• [Short problem] Set down the listing below verbatim, but only from its first line through the line containing "return np.concatenate([right[:, ::-1], left[:, 1:]], 1)[:, ::-1]".

### Recorded information

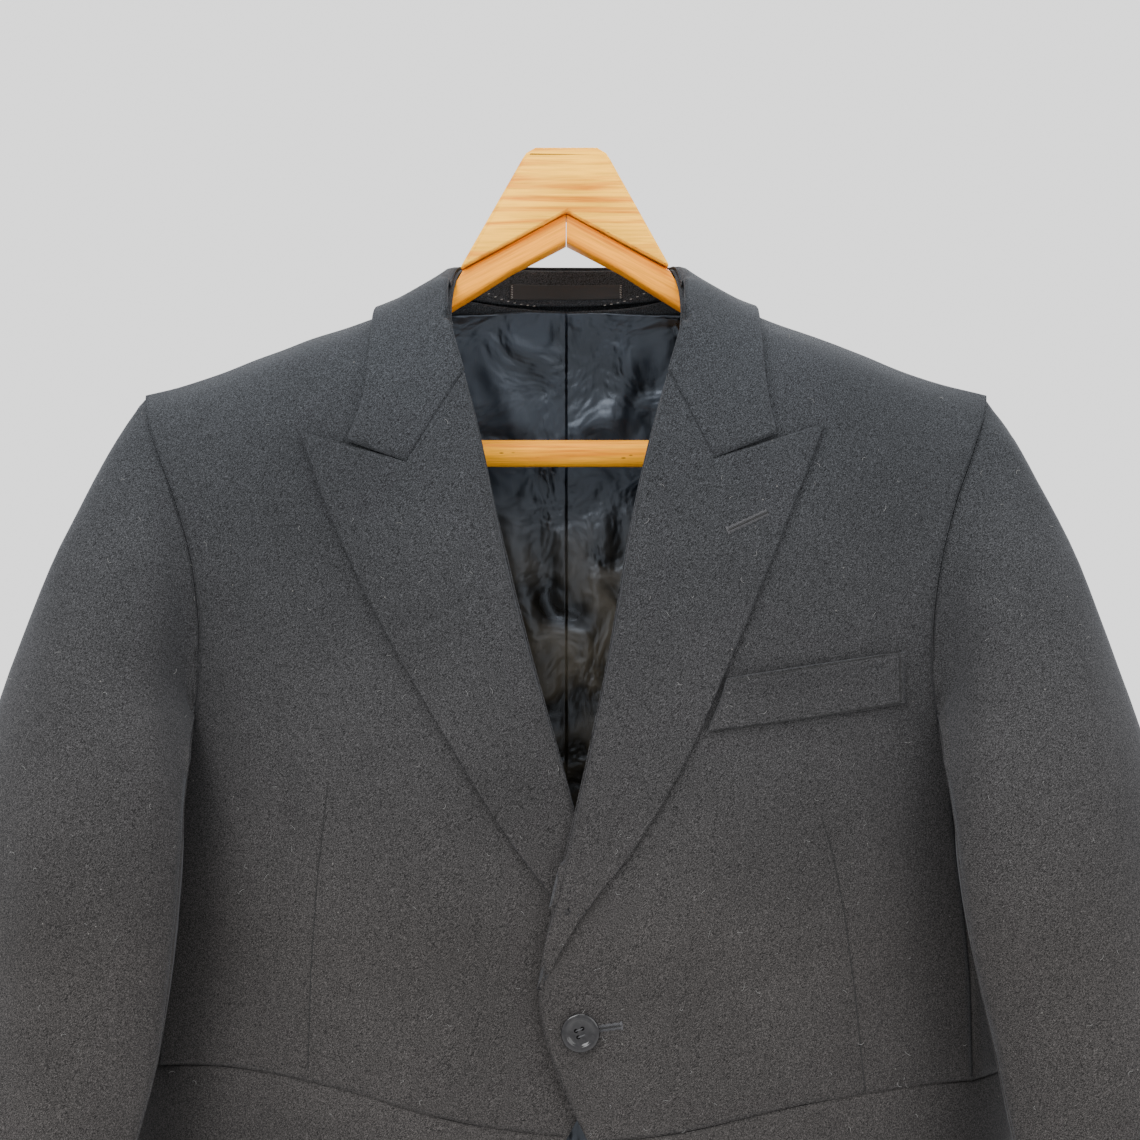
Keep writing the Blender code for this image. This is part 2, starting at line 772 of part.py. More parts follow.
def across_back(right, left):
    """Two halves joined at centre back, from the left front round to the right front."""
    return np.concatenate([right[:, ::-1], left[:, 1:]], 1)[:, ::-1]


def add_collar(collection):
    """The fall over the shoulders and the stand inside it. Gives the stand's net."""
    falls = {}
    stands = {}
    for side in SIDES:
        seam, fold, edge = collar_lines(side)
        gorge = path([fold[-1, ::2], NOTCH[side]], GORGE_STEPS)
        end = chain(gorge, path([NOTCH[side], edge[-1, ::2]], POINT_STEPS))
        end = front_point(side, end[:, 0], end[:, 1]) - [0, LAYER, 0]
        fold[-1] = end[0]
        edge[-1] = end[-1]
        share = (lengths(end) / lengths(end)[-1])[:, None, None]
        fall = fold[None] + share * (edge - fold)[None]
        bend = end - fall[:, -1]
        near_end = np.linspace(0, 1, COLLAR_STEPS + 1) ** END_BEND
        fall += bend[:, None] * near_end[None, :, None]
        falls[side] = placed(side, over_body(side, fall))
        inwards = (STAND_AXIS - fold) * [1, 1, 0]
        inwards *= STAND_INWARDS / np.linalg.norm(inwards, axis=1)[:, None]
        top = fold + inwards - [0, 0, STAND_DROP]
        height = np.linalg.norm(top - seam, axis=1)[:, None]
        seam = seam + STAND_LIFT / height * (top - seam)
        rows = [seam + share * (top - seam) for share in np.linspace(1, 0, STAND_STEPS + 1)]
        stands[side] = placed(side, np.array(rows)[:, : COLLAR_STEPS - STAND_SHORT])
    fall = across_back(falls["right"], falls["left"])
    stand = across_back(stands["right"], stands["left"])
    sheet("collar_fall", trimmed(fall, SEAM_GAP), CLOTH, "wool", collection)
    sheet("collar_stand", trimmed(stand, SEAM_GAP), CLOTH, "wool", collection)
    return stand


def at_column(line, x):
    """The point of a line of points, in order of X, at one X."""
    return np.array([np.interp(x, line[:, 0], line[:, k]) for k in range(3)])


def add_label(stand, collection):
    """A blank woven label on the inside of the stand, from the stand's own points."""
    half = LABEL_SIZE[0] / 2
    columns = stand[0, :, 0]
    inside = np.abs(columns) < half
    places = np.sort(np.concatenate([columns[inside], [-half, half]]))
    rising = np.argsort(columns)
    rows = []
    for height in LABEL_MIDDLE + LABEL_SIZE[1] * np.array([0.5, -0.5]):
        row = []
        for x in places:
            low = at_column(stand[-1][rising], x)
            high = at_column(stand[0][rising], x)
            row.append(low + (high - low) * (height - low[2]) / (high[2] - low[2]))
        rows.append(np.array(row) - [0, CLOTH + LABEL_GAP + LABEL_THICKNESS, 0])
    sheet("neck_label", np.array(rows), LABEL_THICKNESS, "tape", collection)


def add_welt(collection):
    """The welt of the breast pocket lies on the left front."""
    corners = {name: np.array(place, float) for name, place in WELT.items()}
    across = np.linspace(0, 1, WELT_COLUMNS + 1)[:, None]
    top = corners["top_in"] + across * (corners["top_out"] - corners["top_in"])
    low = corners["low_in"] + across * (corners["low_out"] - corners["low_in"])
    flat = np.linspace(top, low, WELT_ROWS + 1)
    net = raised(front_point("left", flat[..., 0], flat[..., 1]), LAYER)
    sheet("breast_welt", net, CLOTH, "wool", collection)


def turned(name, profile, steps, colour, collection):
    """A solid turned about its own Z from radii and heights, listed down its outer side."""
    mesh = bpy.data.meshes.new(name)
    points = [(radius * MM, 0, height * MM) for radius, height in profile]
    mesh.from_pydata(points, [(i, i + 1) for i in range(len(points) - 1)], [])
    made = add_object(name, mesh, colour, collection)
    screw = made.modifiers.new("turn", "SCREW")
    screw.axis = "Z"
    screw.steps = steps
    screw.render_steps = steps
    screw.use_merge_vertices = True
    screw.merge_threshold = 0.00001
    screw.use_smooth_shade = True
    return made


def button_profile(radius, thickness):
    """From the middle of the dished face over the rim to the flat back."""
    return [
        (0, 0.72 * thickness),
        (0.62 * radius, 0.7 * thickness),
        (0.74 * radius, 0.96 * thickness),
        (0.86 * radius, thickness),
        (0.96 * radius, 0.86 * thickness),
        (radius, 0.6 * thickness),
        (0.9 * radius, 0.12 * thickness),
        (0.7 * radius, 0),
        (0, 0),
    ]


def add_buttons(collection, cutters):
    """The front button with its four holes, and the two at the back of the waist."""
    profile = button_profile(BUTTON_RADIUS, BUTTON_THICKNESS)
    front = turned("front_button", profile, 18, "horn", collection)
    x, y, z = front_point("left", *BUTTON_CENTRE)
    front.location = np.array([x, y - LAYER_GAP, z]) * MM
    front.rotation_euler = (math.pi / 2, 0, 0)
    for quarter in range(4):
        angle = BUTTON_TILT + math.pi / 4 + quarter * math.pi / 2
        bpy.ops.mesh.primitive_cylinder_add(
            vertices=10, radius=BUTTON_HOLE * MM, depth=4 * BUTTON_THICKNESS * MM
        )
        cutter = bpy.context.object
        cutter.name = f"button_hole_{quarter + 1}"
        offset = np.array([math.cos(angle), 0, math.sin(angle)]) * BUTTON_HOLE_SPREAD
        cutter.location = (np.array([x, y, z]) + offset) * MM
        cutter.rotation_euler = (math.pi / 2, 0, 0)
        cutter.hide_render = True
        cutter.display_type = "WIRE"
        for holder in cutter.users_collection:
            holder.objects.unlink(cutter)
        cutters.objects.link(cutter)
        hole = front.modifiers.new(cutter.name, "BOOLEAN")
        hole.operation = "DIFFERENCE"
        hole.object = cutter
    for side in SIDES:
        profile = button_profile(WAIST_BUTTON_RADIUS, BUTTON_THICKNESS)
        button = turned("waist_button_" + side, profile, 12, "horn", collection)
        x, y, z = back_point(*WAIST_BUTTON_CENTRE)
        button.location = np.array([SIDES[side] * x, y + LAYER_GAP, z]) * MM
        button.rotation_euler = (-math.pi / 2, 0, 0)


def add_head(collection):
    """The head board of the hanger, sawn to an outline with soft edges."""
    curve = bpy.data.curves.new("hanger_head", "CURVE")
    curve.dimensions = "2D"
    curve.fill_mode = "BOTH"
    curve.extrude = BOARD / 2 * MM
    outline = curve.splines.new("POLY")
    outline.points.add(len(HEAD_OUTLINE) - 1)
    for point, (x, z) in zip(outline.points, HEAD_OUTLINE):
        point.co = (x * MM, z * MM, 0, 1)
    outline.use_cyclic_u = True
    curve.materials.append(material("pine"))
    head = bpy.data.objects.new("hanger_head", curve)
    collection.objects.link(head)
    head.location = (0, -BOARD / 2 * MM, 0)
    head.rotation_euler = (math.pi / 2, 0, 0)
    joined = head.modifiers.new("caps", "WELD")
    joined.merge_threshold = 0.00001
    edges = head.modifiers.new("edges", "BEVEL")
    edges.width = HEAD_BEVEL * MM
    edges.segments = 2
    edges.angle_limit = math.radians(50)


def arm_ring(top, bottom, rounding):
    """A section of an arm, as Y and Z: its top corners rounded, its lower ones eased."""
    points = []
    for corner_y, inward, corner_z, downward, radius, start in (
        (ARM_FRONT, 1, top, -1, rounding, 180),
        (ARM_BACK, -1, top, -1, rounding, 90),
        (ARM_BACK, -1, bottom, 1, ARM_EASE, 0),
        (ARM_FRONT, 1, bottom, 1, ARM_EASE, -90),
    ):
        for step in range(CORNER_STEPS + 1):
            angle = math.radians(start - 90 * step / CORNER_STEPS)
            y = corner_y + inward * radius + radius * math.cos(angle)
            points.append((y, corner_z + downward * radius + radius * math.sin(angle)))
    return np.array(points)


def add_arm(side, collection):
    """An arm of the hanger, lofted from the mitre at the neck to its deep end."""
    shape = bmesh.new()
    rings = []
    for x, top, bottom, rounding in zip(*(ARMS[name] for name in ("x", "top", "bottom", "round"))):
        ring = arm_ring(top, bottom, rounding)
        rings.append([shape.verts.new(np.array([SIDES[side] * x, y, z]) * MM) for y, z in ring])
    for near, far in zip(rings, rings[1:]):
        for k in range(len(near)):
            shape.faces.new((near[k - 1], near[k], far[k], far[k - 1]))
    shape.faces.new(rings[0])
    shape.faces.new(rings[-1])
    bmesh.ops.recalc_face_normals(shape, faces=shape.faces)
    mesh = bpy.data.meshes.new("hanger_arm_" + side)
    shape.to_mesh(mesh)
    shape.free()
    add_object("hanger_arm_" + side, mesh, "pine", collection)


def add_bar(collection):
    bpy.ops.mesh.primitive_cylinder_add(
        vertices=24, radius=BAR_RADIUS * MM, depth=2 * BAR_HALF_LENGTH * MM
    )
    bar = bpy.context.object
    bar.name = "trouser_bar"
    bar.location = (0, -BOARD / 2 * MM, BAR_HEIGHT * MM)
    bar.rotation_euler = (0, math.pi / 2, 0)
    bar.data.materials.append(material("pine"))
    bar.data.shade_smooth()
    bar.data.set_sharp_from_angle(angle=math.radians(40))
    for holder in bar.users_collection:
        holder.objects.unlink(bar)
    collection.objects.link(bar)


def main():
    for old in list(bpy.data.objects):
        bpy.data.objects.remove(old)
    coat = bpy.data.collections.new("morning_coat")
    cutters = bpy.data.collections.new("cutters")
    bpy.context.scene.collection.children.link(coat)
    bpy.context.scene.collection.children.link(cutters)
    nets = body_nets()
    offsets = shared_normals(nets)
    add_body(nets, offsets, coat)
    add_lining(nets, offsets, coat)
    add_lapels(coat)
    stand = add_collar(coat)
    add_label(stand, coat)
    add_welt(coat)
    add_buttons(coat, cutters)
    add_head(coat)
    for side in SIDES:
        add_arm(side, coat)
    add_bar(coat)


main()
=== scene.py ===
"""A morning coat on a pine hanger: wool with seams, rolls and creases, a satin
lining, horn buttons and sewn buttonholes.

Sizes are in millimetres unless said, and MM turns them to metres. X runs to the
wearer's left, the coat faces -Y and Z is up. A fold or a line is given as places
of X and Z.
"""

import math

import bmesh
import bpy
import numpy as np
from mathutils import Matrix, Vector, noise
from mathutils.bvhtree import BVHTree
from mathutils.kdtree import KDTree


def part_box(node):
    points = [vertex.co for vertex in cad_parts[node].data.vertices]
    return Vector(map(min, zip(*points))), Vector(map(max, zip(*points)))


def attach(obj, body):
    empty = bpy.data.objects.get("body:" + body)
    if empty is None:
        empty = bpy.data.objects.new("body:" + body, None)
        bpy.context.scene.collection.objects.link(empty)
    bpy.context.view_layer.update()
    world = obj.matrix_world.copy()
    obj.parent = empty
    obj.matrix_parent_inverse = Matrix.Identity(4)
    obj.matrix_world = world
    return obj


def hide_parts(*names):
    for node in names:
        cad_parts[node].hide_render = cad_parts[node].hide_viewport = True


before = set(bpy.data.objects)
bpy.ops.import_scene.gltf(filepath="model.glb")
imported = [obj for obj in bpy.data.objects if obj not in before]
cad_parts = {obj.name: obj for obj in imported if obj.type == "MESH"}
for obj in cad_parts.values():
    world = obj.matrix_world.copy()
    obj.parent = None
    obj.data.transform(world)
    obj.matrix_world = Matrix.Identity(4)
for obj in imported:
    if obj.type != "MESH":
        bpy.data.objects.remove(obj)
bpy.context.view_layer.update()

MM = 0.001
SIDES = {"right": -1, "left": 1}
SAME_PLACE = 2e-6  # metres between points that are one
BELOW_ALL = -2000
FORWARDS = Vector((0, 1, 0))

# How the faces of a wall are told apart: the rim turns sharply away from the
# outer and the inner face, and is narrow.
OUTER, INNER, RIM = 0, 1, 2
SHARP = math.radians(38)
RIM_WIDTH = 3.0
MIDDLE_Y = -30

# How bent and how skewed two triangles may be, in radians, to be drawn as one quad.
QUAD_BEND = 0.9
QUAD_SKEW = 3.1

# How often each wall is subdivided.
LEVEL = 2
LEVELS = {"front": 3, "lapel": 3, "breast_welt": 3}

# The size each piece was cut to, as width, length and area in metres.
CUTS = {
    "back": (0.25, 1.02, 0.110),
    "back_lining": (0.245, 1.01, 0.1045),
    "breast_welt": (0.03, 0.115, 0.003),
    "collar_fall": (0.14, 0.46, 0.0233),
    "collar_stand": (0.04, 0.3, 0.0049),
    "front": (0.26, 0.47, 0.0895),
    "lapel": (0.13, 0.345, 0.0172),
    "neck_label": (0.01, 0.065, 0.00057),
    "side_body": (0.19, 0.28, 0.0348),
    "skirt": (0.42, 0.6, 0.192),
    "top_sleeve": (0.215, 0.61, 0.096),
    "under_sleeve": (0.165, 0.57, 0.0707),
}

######

• [The solution]
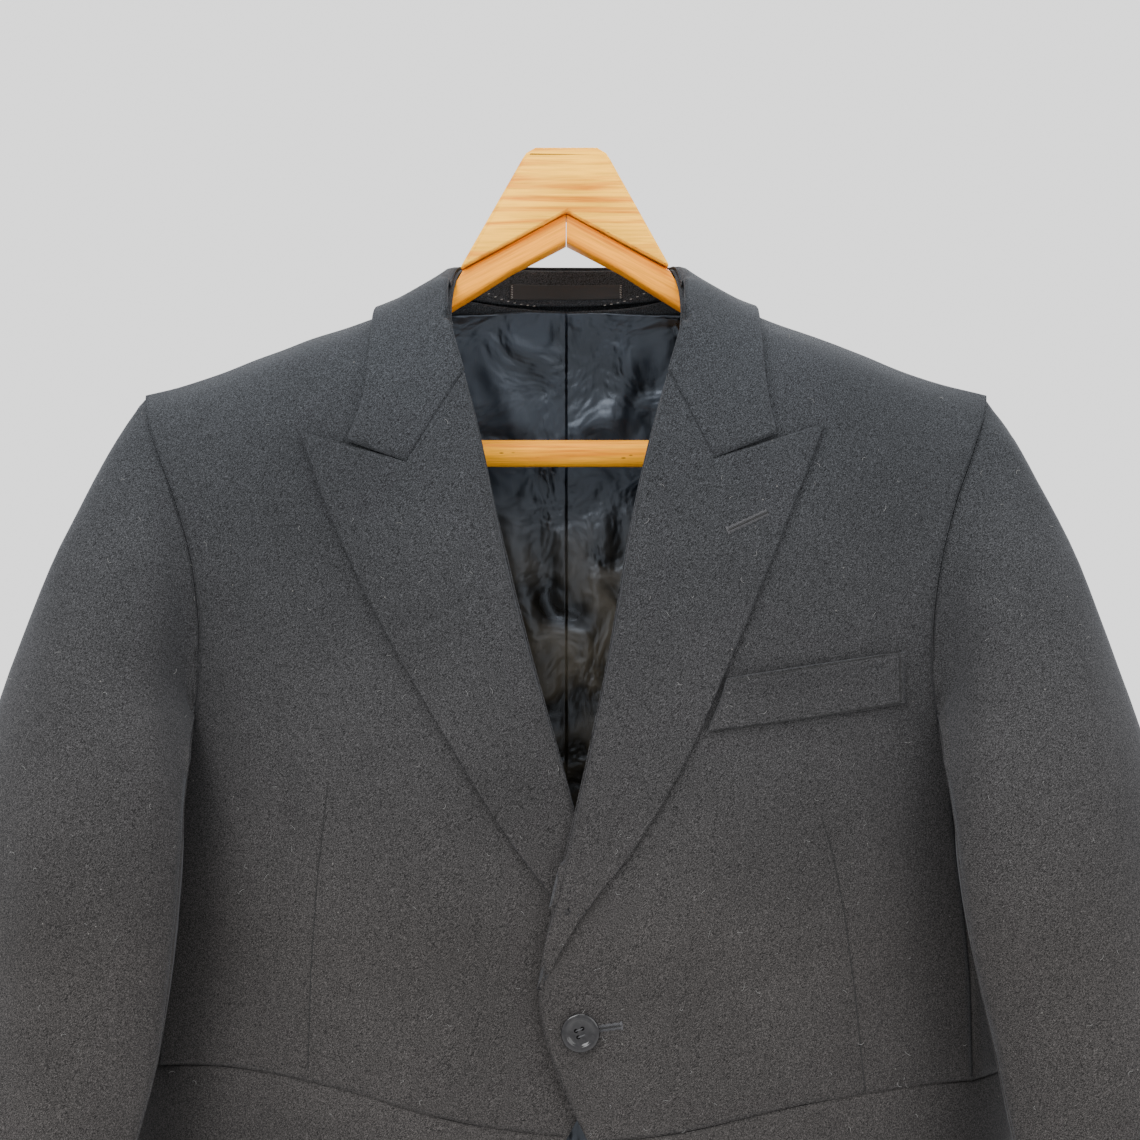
Keep writing the Blender code for this image. This is part 2, starting at line 772 of part.py. More parts follow.
def across_back(right, left):
    """Two halves joined at centre back, from the left front round to the right front."""
    return np.concatenate([right[:, ::-1], left[:, 1:]], 1)[:, ::-1]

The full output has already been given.